(Provided data):
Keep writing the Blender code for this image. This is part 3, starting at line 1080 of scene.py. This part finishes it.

---

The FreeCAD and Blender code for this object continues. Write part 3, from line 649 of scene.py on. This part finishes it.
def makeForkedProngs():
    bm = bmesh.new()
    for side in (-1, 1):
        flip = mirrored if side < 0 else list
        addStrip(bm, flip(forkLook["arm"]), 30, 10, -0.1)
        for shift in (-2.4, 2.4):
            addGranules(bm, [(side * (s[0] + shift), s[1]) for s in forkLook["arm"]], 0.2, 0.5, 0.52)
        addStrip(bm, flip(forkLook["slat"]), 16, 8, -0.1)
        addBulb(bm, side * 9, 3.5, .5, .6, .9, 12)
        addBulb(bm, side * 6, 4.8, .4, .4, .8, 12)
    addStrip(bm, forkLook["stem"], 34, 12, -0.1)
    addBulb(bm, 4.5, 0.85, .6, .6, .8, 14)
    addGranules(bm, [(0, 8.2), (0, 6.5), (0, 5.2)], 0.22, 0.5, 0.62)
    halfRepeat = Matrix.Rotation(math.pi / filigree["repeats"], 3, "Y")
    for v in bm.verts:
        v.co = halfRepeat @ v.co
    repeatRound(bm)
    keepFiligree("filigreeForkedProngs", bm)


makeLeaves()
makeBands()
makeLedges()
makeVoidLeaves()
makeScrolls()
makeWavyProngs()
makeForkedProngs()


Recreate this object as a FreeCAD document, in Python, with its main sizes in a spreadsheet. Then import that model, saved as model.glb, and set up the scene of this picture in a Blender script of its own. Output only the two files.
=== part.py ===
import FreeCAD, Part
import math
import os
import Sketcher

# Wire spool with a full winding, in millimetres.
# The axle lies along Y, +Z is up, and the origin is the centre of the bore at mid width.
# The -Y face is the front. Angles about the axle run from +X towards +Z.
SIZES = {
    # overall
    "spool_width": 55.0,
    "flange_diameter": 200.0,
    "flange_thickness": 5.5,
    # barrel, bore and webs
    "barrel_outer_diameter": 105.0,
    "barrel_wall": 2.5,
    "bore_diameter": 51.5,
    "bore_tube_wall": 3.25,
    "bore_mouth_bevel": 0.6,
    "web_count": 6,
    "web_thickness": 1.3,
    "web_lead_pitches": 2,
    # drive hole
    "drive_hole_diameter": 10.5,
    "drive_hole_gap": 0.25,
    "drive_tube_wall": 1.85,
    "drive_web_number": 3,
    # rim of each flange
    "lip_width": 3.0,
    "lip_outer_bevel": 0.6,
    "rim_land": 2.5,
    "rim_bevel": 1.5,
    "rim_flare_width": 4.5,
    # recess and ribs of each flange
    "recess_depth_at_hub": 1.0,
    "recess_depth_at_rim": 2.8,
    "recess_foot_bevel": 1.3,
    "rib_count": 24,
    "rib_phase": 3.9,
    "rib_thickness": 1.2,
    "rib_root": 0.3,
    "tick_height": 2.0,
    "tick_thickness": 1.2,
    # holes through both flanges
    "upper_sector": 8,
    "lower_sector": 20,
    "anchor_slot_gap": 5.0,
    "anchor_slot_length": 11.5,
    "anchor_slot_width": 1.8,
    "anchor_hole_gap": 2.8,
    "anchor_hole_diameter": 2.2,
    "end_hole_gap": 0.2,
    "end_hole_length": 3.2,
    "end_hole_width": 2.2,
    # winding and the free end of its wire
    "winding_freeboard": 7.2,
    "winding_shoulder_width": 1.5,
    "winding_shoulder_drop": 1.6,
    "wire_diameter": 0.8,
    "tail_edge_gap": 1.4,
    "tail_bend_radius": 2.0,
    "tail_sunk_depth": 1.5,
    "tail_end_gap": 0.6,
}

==

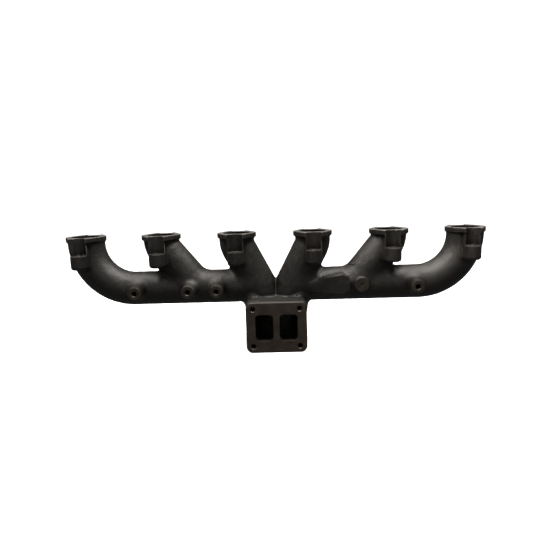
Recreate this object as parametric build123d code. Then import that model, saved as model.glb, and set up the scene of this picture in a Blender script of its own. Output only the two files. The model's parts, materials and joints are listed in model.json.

(Problem description):
Filter the entries and copy out every line with the word "model".

(Solution to the problem):
Recreate this object as a FreeCAD document, in Python, with its main sizes in a spreadsheet. Then import that model, saved as model.glb, and set up the scene of this picture in a Blender script of its own. Output only the two files.
Recreate this object as parametric build123d code. Then import that model, saved as model.glb, and set up the scene of this picture in a Blender script of its own. Output only the two files. The model's parts, materials and joints are listed in model.json.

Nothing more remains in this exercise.